- [Aim of the exercise]
Reproduce the records below exactly as they appear.

--- Start of Input records ---

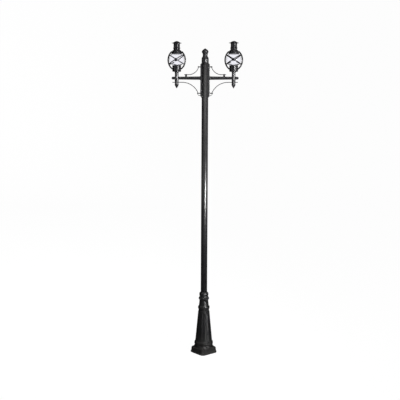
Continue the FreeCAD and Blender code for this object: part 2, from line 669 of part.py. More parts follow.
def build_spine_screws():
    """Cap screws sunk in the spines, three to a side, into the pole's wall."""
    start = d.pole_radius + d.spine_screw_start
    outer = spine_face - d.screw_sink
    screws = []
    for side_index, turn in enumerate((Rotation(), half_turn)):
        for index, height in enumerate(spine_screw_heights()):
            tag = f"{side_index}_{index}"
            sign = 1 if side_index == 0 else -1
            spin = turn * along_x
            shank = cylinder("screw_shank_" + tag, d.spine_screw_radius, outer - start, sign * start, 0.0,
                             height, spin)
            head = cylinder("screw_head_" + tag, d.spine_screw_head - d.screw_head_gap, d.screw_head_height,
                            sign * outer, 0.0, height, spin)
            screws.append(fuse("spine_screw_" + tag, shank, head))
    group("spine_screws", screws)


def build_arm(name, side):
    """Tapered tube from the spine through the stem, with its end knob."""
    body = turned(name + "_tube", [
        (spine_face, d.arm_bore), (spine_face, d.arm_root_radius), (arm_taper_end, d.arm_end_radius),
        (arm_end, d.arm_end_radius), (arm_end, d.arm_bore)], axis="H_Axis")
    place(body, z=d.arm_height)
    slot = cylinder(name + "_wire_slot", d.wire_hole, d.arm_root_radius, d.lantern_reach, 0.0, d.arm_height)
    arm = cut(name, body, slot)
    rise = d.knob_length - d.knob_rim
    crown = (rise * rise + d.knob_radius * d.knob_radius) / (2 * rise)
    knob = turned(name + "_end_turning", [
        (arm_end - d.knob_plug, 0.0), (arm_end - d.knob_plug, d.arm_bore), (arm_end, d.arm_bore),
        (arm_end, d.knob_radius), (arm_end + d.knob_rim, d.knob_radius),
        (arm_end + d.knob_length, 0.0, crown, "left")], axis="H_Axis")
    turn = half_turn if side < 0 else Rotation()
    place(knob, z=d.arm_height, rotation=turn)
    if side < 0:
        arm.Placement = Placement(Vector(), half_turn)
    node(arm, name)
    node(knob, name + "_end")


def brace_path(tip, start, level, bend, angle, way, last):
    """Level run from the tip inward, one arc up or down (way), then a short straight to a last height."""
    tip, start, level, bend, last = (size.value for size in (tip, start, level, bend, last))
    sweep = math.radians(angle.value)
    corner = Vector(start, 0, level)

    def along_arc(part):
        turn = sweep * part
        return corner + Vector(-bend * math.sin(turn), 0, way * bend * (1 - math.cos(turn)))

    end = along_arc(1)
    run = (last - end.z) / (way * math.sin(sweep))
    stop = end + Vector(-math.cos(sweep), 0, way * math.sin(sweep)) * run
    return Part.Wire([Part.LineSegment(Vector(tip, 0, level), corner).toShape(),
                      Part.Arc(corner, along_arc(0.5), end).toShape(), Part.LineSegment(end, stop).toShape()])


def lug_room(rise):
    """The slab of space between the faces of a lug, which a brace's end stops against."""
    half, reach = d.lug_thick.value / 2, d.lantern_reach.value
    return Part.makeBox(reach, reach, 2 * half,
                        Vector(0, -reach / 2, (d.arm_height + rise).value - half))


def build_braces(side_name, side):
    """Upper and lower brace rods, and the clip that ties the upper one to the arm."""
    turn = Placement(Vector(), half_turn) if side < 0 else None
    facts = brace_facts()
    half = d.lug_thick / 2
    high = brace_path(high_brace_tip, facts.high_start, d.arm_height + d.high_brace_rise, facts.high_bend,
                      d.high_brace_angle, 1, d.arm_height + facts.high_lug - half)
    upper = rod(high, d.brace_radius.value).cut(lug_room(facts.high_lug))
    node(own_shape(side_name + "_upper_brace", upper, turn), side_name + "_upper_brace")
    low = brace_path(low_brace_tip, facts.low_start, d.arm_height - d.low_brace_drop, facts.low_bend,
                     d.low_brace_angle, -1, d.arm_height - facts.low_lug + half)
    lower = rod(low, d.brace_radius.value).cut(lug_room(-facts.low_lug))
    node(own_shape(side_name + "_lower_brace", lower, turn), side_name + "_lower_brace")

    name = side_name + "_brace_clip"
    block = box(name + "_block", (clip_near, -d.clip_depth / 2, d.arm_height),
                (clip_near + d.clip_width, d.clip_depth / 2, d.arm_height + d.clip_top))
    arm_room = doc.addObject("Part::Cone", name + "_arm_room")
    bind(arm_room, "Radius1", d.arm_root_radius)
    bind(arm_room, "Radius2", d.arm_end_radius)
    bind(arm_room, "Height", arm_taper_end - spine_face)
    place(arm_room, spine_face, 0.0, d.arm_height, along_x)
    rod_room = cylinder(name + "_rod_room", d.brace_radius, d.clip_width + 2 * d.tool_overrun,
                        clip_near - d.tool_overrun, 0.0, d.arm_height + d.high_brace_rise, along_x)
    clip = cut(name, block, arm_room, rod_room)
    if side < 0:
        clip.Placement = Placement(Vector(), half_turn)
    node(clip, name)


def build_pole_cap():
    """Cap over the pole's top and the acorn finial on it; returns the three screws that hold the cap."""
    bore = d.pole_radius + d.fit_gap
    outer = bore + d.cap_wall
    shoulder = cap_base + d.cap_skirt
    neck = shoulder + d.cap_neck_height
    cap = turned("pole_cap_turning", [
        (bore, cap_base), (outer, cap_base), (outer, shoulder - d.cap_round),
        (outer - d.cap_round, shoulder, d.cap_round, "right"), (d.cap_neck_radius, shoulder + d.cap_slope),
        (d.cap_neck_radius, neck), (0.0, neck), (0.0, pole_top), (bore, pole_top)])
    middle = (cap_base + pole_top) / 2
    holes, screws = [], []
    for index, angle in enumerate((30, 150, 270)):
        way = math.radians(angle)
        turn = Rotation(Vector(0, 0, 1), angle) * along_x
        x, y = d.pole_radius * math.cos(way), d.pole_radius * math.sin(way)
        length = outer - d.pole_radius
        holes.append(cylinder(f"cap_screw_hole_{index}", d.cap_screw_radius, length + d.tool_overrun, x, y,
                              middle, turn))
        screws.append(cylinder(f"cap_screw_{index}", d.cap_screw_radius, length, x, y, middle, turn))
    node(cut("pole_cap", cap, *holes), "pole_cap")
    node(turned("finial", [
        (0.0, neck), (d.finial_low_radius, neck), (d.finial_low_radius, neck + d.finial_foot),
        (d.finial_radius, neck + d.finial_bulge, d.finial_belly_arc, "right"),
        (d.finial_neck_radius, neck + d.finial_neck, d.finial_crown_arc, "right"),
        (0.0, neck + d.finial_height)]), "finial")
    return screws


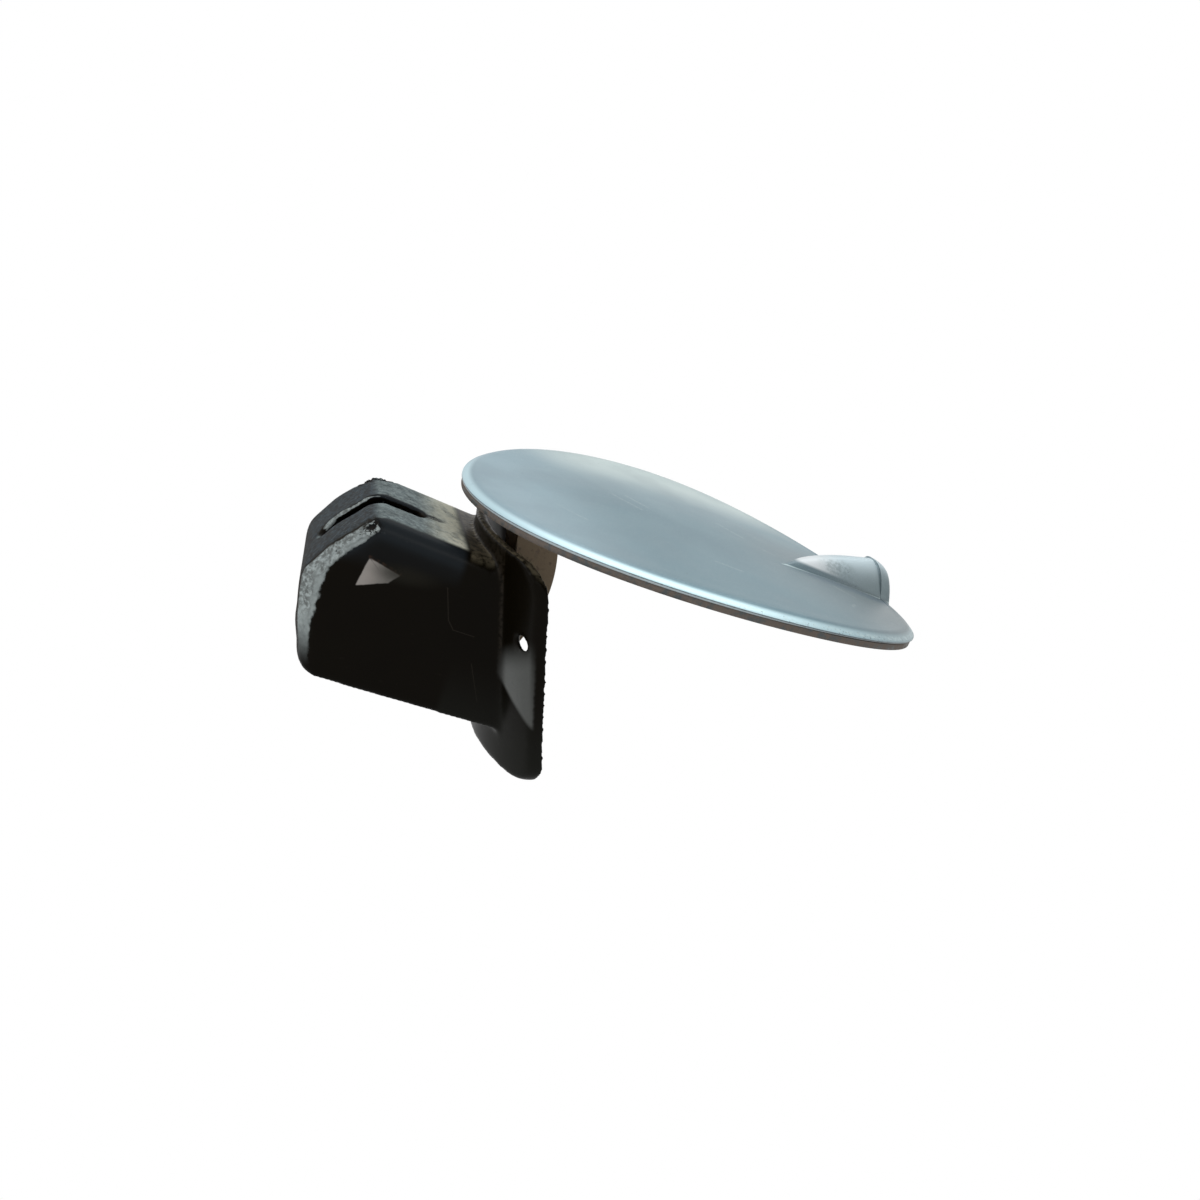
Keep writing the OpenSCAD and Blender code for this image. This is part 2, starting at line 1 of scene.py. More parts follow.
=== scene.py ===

--- End of Input records ---

- [Exercise answer]
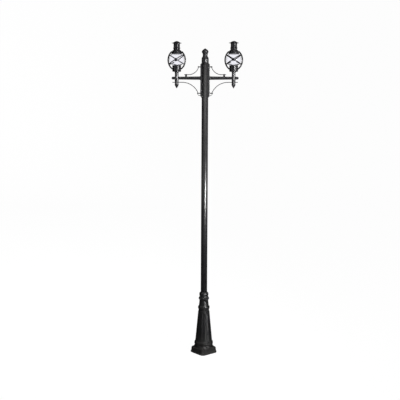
Continue the FreeCAD and Blender code for this object: part 2, from line 669 of part.py. More parts follow.
def build_spine_screws():
    """Cap screws sunk in the spines, three to a side, into the pole's wall."""
    start = d.pole_radius + d.spine_screw_start
    outer = spine_face - d.screw_sink
    screws = []
    for side_index, turn in enumerate((Rotation(), half_turn)):
        for index, height in enumerate(spine_screw_heights()):
            tag = f"{side_index}_{index}"
            sign = 1 if side_index == 0 else -1
            spin = turn * along_x
            shank = cylinder("screw_shank_" + tag, d.spine_screw_radius, outer - start, sign * start, 0.0,
                             height, spin)
            head = cylinder("screw_head_" + tag, d.spine_screw_head - d.screw_head_gap, d.screw_head_height,
                            sign * outer, 0.0, height, spin)
            screws.append(fuse("spine_screw_" + tag, shank, head))
    group("spine_screws", screws)


def build_arm(name, side):
    """Tapered tube from the spine through the stem, with its end knob."""
    body = turned(name + "_tube", [
        (spine_face, d.arm_bore), (spine_face, d.arm_root_radius), (arm_taper_end, d.arm_end_radius),
        (arm_end, d.arm_end_radius), (arm_end, d.arm_bore)], axis="H_Axis")
    place(body, z=d.arm_height)
    slot = cylinder(name + "_wire_slot", d.wire_hole, d.arm_root_radius, d.lantern_reach, 0.0, d.arm_height)
    arm = cut(name, body, slot)
    rise = d.knob_length - d.knob_rim
    crown = (rise * rise + d.knob_radius * d.knob_radius) / (2 * rise)
    knob = turned(name + "_end_turning", [
        (arm_end - d.knob_plug, 0.0), (arm_end - d.knob_plug, d.arm_bore), (arm_end, d.arm_bore),
        (arm_end, d.knob_radius), (arm_end + d.knob_rim, d.knob_radius),
        (arm_end + d.knob_length, 0.0, crown, "left")], axis="H_Axis")
    turn = half_turn if side < 0 else Rotation()
    place(knob, z=d.arm_height, rotation=turn)
    if side < 0:
        arm.Placement = Placement(Vector(), half_turn)
    node(arm, name)
    node(knob, name + "_end")


def brace_path(tip, start, level, bend, angle, way, last):
    """Level run from the tip inward, one arc up or down (way), then a short straight to a last height."""
    tip, start, level, bend, last = (size.value for size in (tip, start, level, bend, last))
    sweep = math.radians(angle.value)
    corner = Vector(start, 0, level)

    def along_arc(part):
        turn = sweep * part
        return corner + Vector(-bend * math.sin(turn), 0, way * bend * (1 - math.cos(turn)))

    end = along_arc(1)
    run = (last - end.z) / (way * math.sin(sweep))
    stop = end + Vector(-math.cos(sweep), 0, way * math.sin(sweep)) * run
    return Part.Wire([Part.LineSegment(Vector(tip, 0, level), corner).toShape(),
                      Part.Arc(corner, along_arc(0.5), end).toShape(), Part.LineSegment(end, stop).toShape()])


def lug_room(rise):
    """The slab of space between the faces of a lug, which a brace's end stops against."""
    half, reach = d.lug_thick.value / 2, d.lantern_reach.value
    return Part.makeBox(reach, reach, 2 * half,
                        Vector(0, -reach / 2, (d.arm_height + rise).value - half))


def build_braces(side_name, side):
    """Upper and lower brace rods, and the clip that ties the upper one to the arm."""
    turn = Placement(Vector(), half_turn) if side < 0 else None
    facts = brace_facts()
    half = d.lug_thick / 2
    high = brace_path(high_brace_tip, facts.high_start, d.arm_height + d.high_brace_rise, facts.high_bend,
                      d.high_brace_angle, 1, d.arm_height + facts.high_lug - half)
    upper = rod(high, d.brace_radius.value).cut(lug_room(facts.high_lug))
    node(own_shape(side_name + "_upper_brace", upper, turn), side_name + "_upper_brace")
    low = brace_path(low_brace_tip, facts.low_start, d.arm_height - d.low_brace_drop, facts.low_bend,
                     d.low_brace_angle, -1, d.arm_height - facts.low_lug + half)
    lower = rod(low, d.brace_radius.value).cut(lug_room(-facts.low_lug))
    node(own_shape(side_name + "_lower_brace", lower, turn), side_name + "_lower_brace")

    name = side_name + "_brace_clip"
    block = box(name + "_block", (clip_near, -d.clip_depth / 2, d.arm_height),
                (clip_near + d.clip_width, d.clip_depth / 2, d.arm_height + d.clip_top))
    arm_room = doc.addObject("Part::Cone", name + "_arm_room")
    bind(arm_room, "Radius1", d.arm_root_radius)
    bind(arm_room, "Radius2", d.arm_end_radius)
    bind(arm_room, "Height", arm_taper_end - spine_face)
    place(arm_room, spine_face, 0.0, d.arm_height, along_x)
    rod_room = cylinder(name + "_rod_room", d.brace_radius, d.clip_width + 2 * d.tool_overrun,
                        clip_near - d.tool_overrun, 0.0, d.arm_height + d.high_brace_rise, along_x)
    clip = cut(name, block, arm_room, rod_room)
    if side < 0:
        clip.Placement = Placement(Vector(), half_turn)
    node(clip, name)


def build_pole_cap():
    """Cap over the pole's top and the acorn finial on it; returns the three screws that hold the cap."""
    bore = d.pole_radius + d.fit_gap
    outer = bore + d.cap_wall
    shoulder = cap_base + d.cap_skirt
    neck = shoulder + d.cap_neck_height
    cap = turned("pole_cap_turning", [
        (bore, cap_base), (outer, cap_base), (outer, shoulder - d.cap_round),
        (outer - d.cap_round, shoulder, d.cap_round, "right"), (d.cap_neck_radius, shoulder + d.cap_slope),
        (d.cap_neck_radius, neck), (0.0, neck), (0.0, pole_top), (bore, pole_top)])
    middle = (cap_base + pole_top) / 2
    holes, screws = [], []
    for index, angle in enumerate((30, 150, 270)):
        way = math.radians(angle)
        turn = Rotation(Vector(0, 0, 1), angle) * along_x
        x, y = d.pole_radius * math.cos(way), d.pole_radius * math.sin(way)
        length = outer - d.pole_radius
        holes.append(cylinder(f"cap_screw_hole_{index}", d.cap_screw_radius, length + d.tool_overrun, x, y,
                              middle, turn))
        screws.append(cylinder(f"cap_screw_{index}", d.cap_screw_radius, length, x, y, middle, turn))
    node(cut("pole_cap", cap, *holes), "pole_cap")
    node(turned("finial", [
        (0.0, neck), (d.finial_low_radius, neck), (d.finial_low_radius, neck + d.finial_foot),
        (d.finial_radius, neck + d.finial_bulge, d.finial_belly_arc, "right"),
        (d.finial_neck_radius, neck + d.finial_neck, d.finial_crown_arc, "right"),
        (0.0, neck + d.finial_height)]), "finial")
    return screws


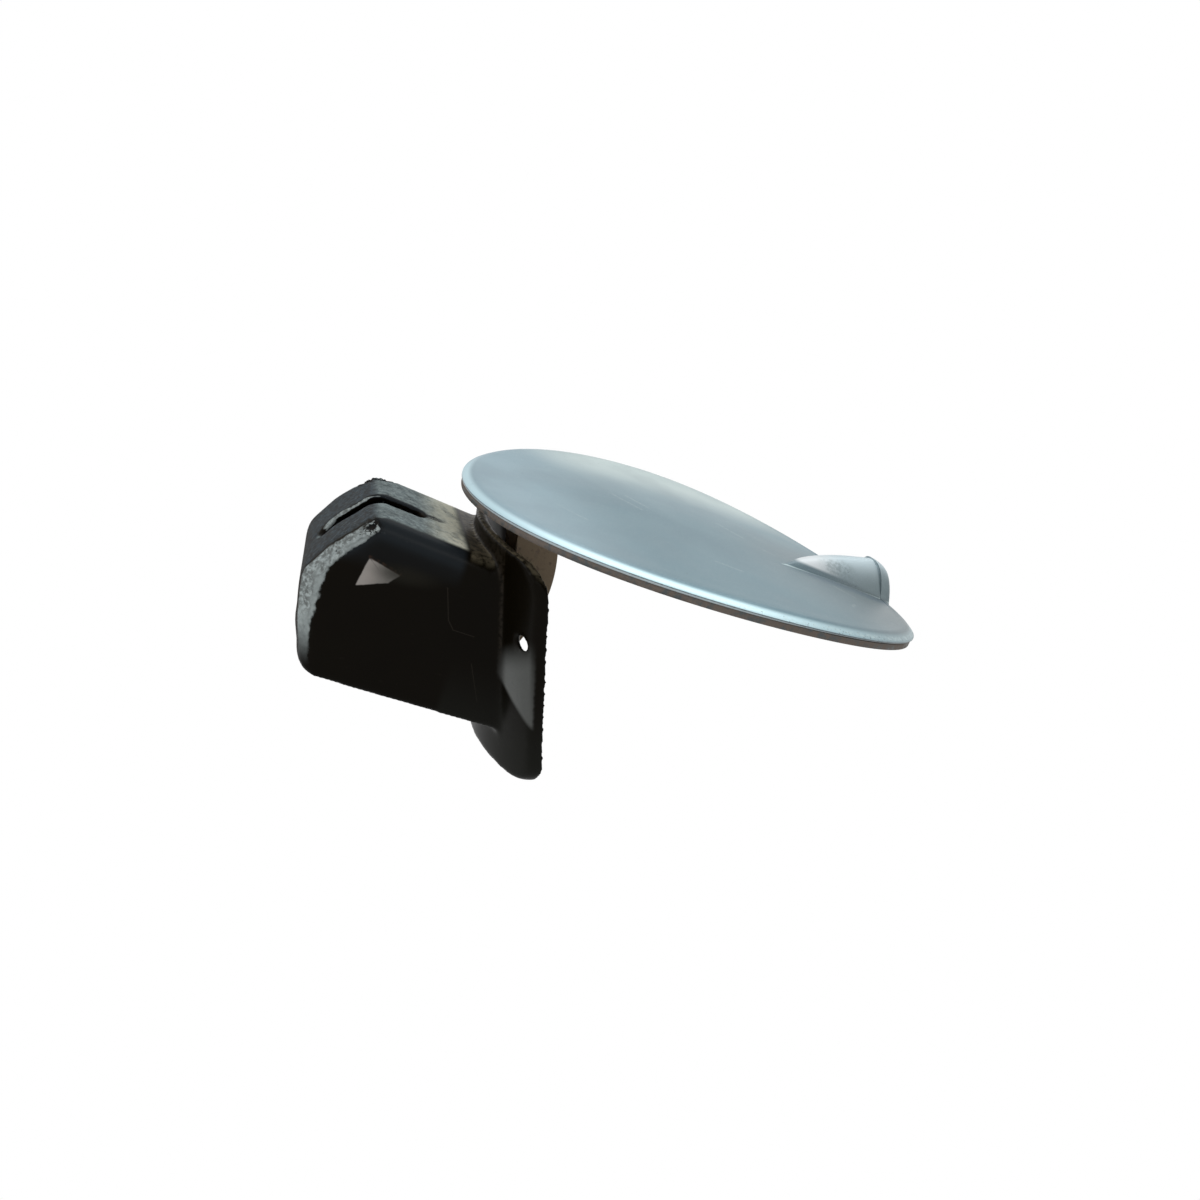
Keep writing the OpenSCAD and Blender code for this image. This is part 2, starting at line 1 of scene.py. More parts follow.
=== scene.py ===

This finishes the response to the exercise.